**Given instruction:** Every record here should be printed again exactly.

* Begin *

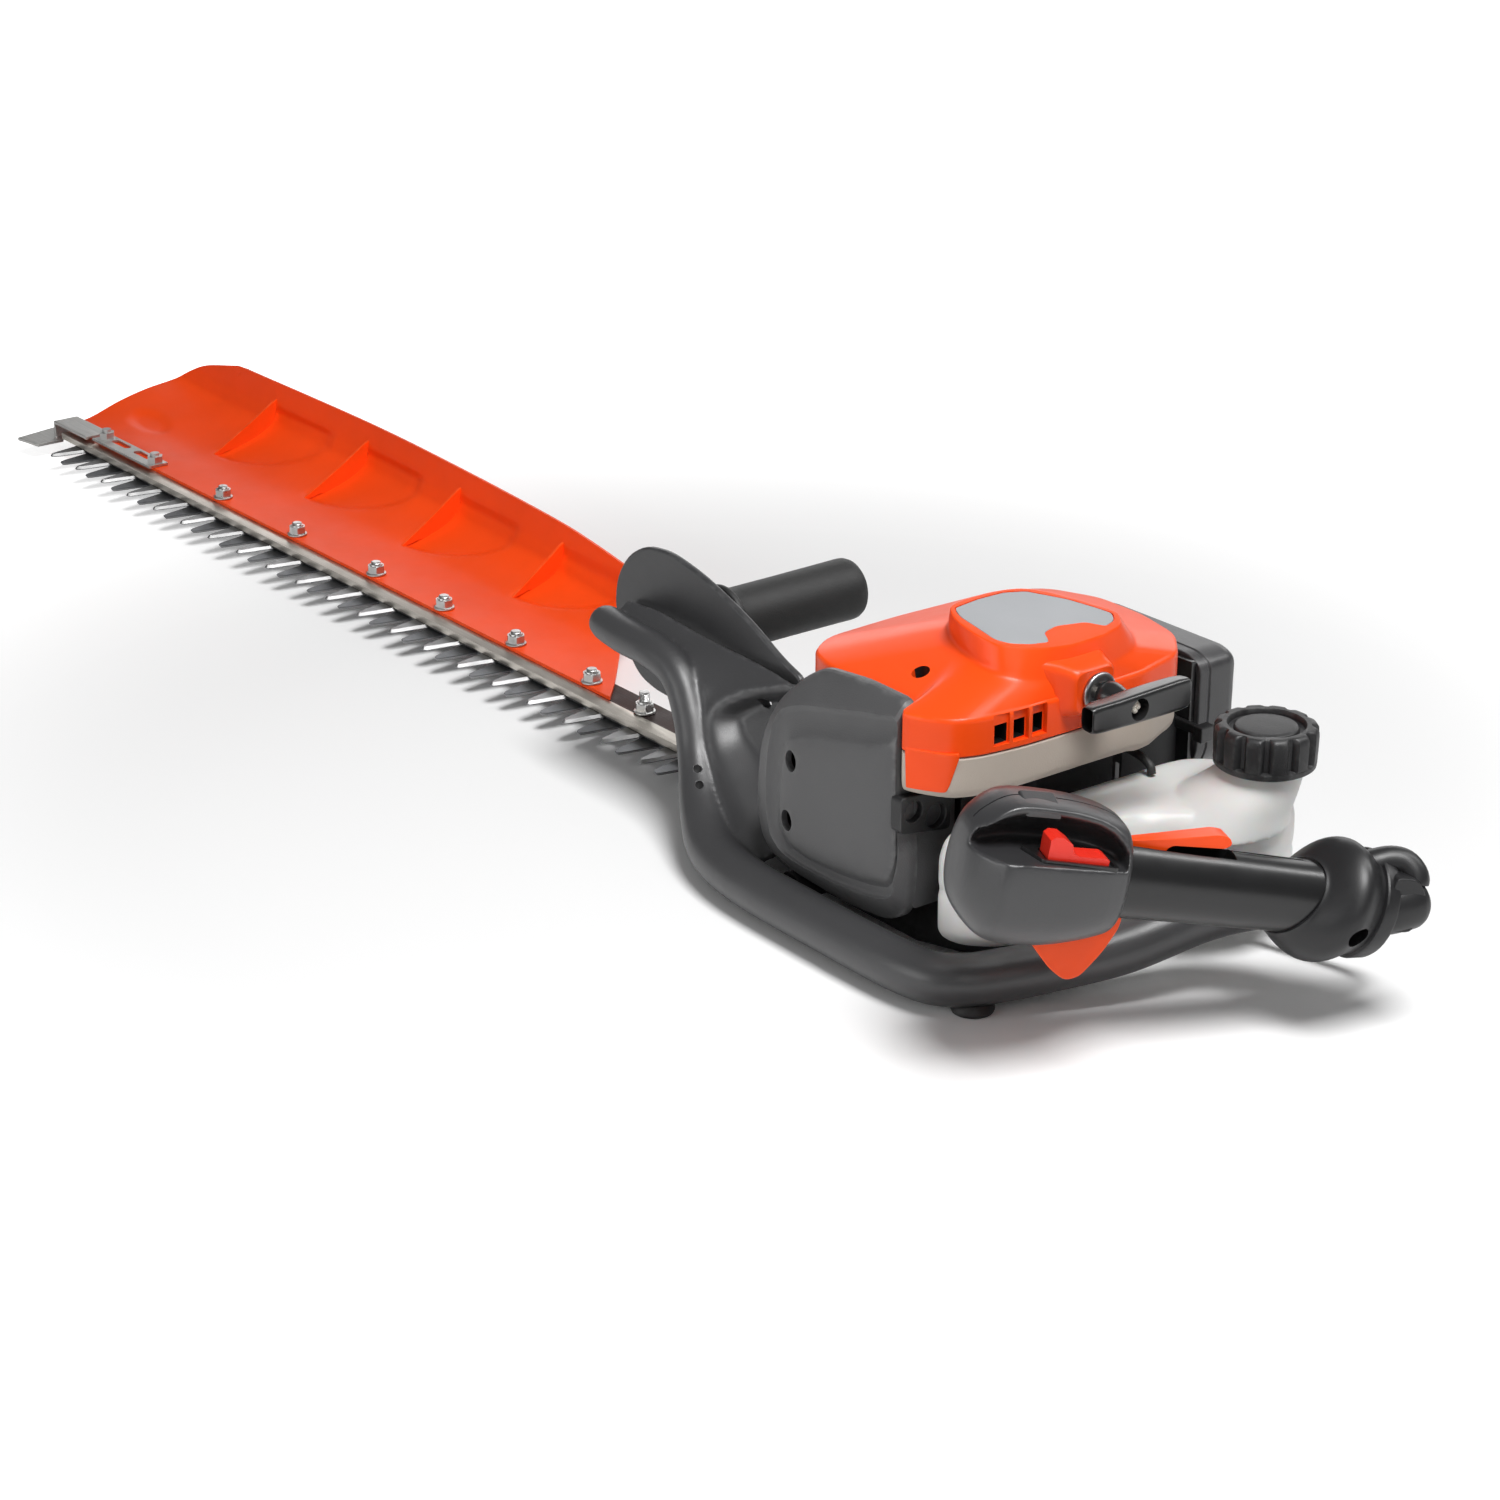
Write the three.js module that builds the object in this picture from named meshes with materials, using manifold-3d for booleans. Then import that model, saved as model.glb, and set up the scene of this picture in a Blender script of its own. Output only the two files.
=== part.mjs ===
// A single-sided petrol hedge trimmer, built from its separate pieces.
// Millimetres. +X runs along the blade to its tip, +Y is the cutting side, +Z is up.
// The origin lies on the floor, under the front of the gear case.
import * as THREE from 'three';
import { mergeVertices } from 'three/addons/utils/BufferGeometryUtils.js';
import Module from 'manifold-3d';

const wasm = await Module();
wasm.setup();

// ---------------------------------------------------------------- driving sizes
const seat = 0.3;              // clearance between pieces that rest on each other
const running = 0.3;           // radial clearance of turning and sliding pieces
const wall = 2.5;              // moulded shell wall

const bladeHeight = 10;        // underside of the lower blade above the floor
const bladeThickness = 2;
const bladeFront = 12;         // edge of the blade strips, where the teeth start
const bladeBack = 11;
const toothPitch = 35;
const toothGap = 50;           // no tooth comes nearer than this to the engine's middle plane
const toothReach = 35;         // tooth tips, from the bolt line
const toothBase = 15;
const toothTip = 5;
const toothOffset = 14;        // lower teeth behind the upper teeth at rest
const toothInset = 25;         // from the bar's tip to the middle of its nearest tooth
const barThickness = 4;
const barFront = 14;
const barBack = 12;
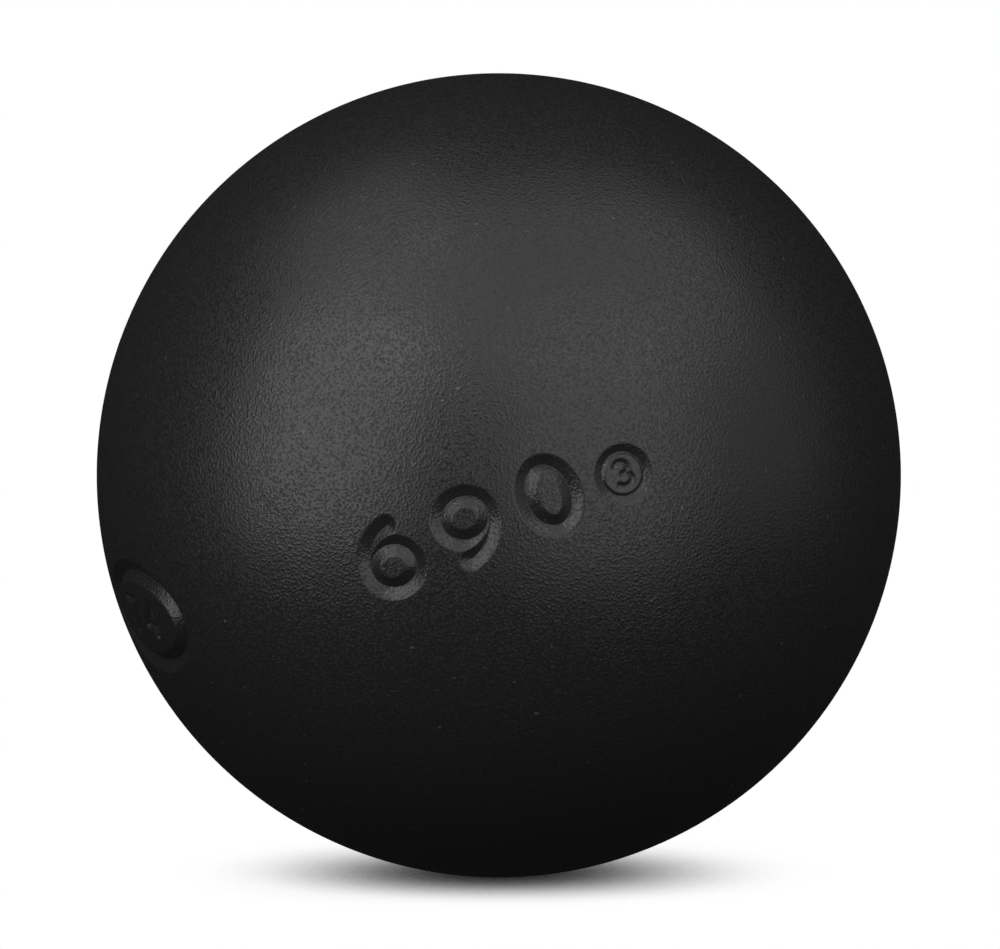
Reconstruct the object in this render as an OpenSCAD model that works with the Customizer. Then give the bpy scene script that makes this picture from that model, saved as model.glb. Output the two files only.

* End *

**Expected answer:**
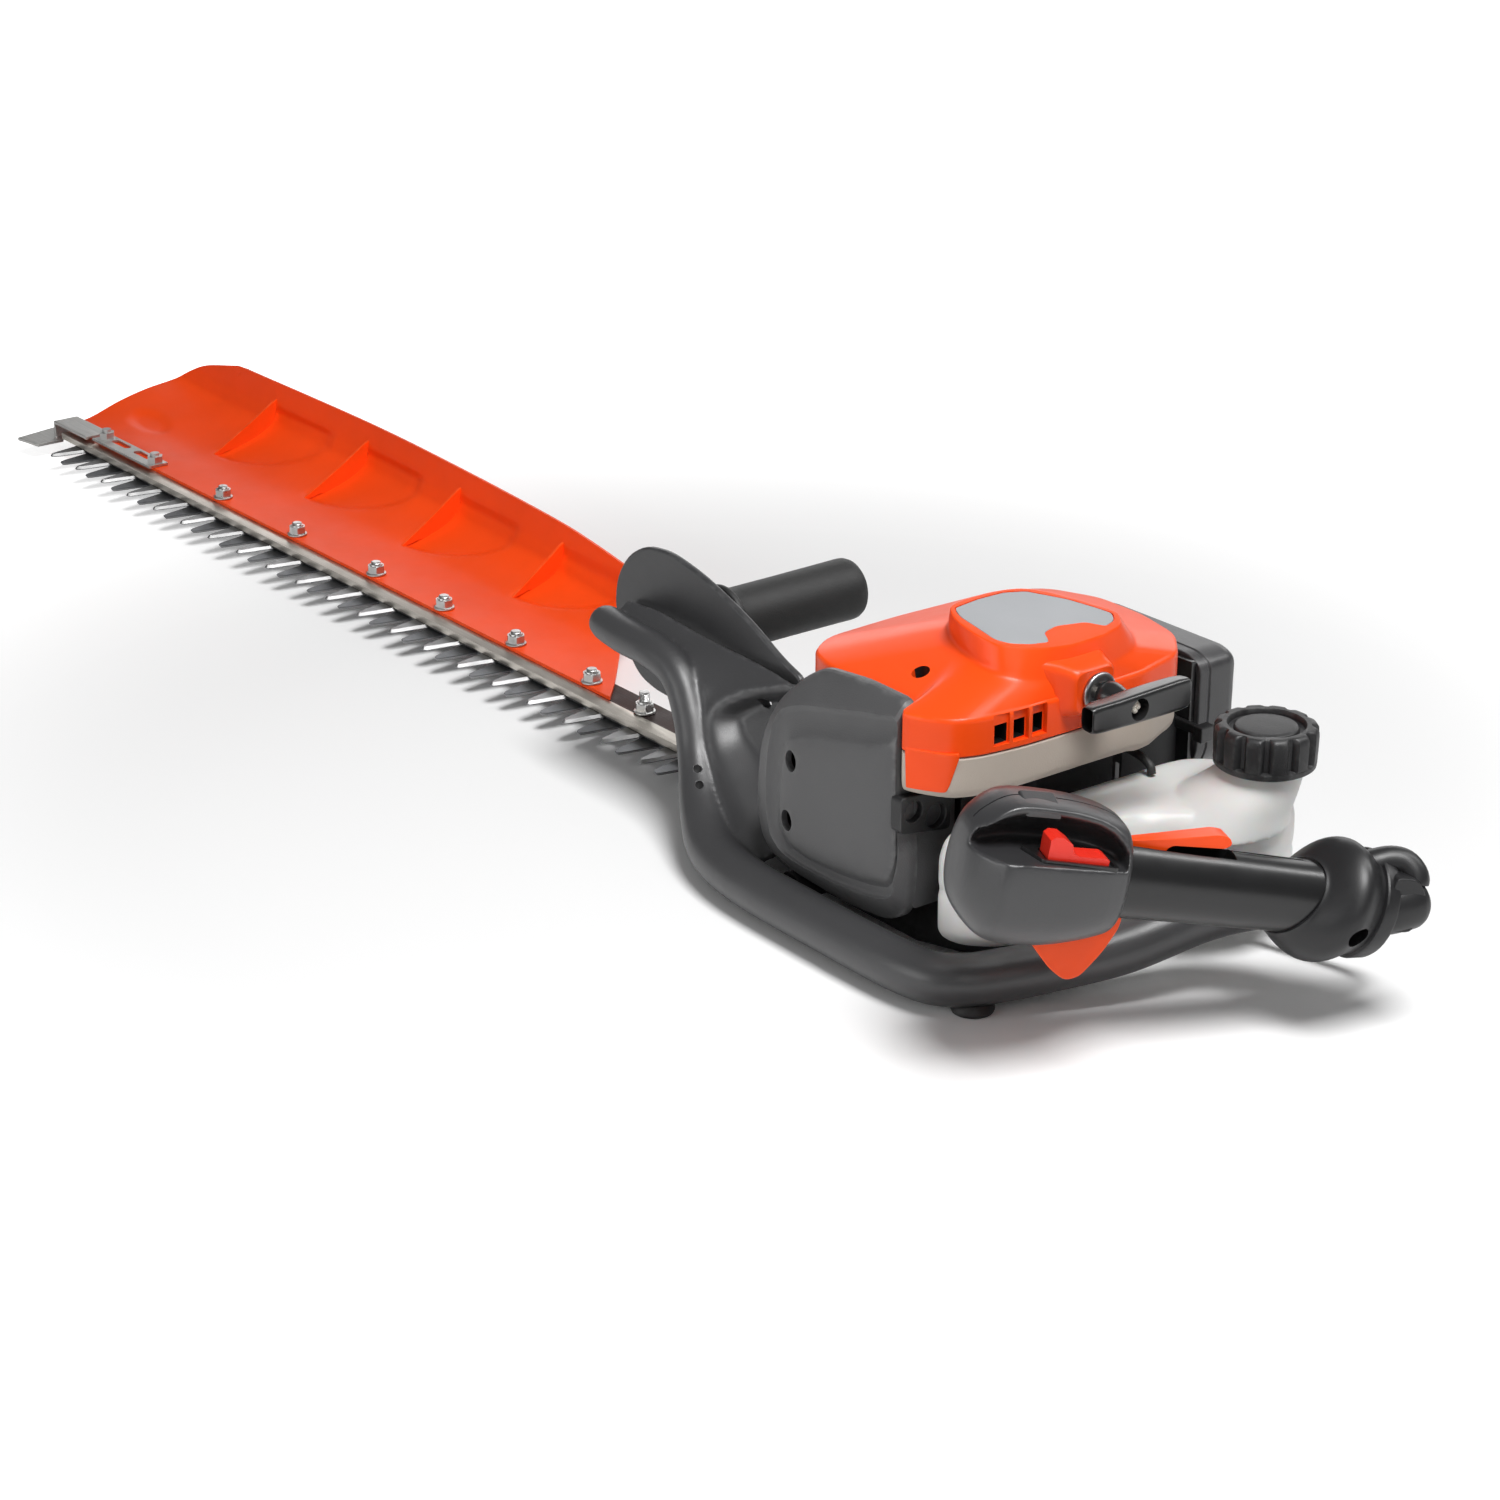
Write the three.js module that builds the object in this picture from named meshes with materials, using manifold-3d for booleans. Then import that model, saved as model.glb, and set up the scene of this picture in a Blender script of its own. Output only the two files.
=== part.mjs ===
// A single-sided petrol hedge trimmer, built from its separate pieces.
// Millimetres. +X runs along the blade to its tip, +Y is the cutting side, +Z is up.
// The origin lies on the floor, under the front of the gear case.
import * as THREE from 'three';
import { mergeVertices } from 'three/addons/utils/BufferGeometryUtils.js';
import Module from 'manifold-3d';

const wasm = await Module();
wasm.setup();

// ---------------------------------------------------------------- driving sizes
const seat = 0.3;              // clearance between pieces that rest on each other
const running = 0.3;           // radial clearance of turning and sliding pieces
const wall = 2.5;              // moulded shell wall

const bladeHeight = 10;        // underside of the lower blade above the floor
const bladeThickness = 2;
const bladeFront = 12;         // edge of the blade strips, where the teeth start
const bladeBack = 11;
const toothPitch = 35;
const toothGap = 50;           // no tooth comes nearer than this to the engine's middle plane
const toothReach = 35;         // tooth tips, from the bolt line
const toothBase = 15;
const toothTip = 5;
const toothOffset = 14;        // lower teeth behind the upper teeth at rest
const toothInset = 25;         // from the bar's tip to the middle of its nearest tooth
const barThickness = 4;
const barFront = 14;
const barBack = 12;
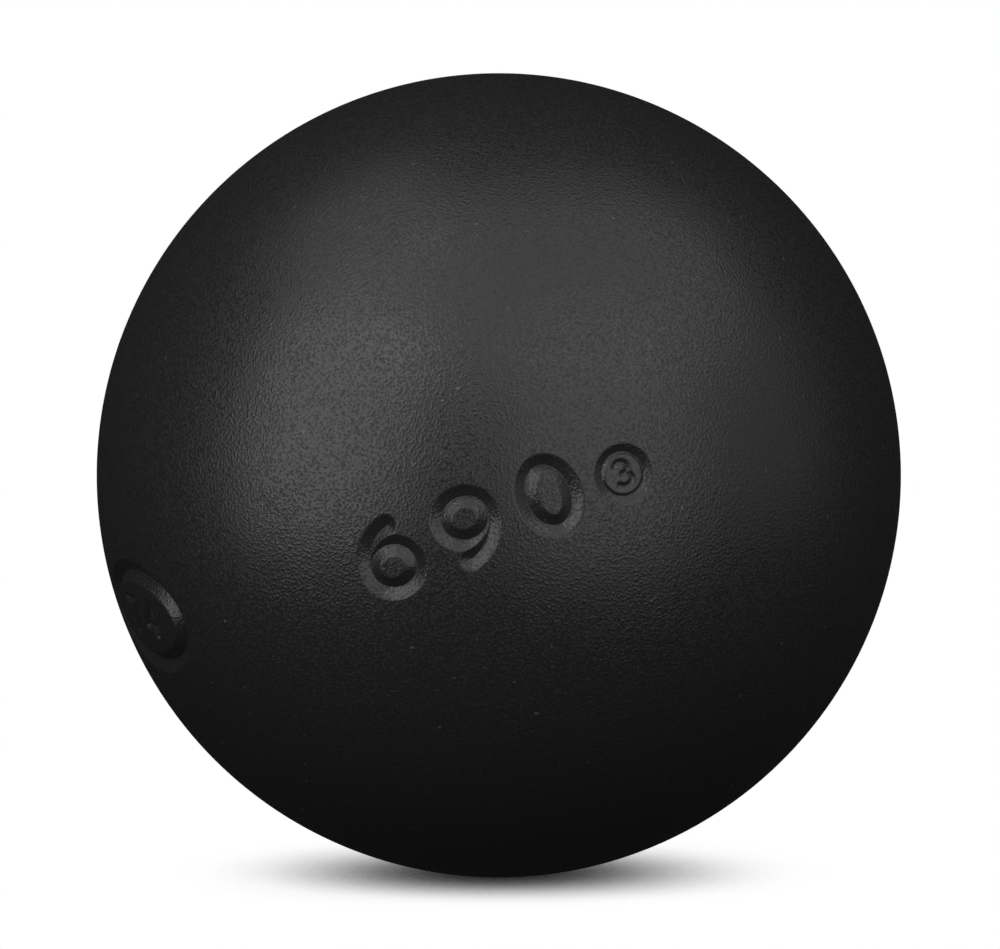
Reconstruct the object in this render as an OpenSCAD model that works with the Customizer. Then give the bpy scene script that makes this picture from that model, saved as model.glb. Output the two files only.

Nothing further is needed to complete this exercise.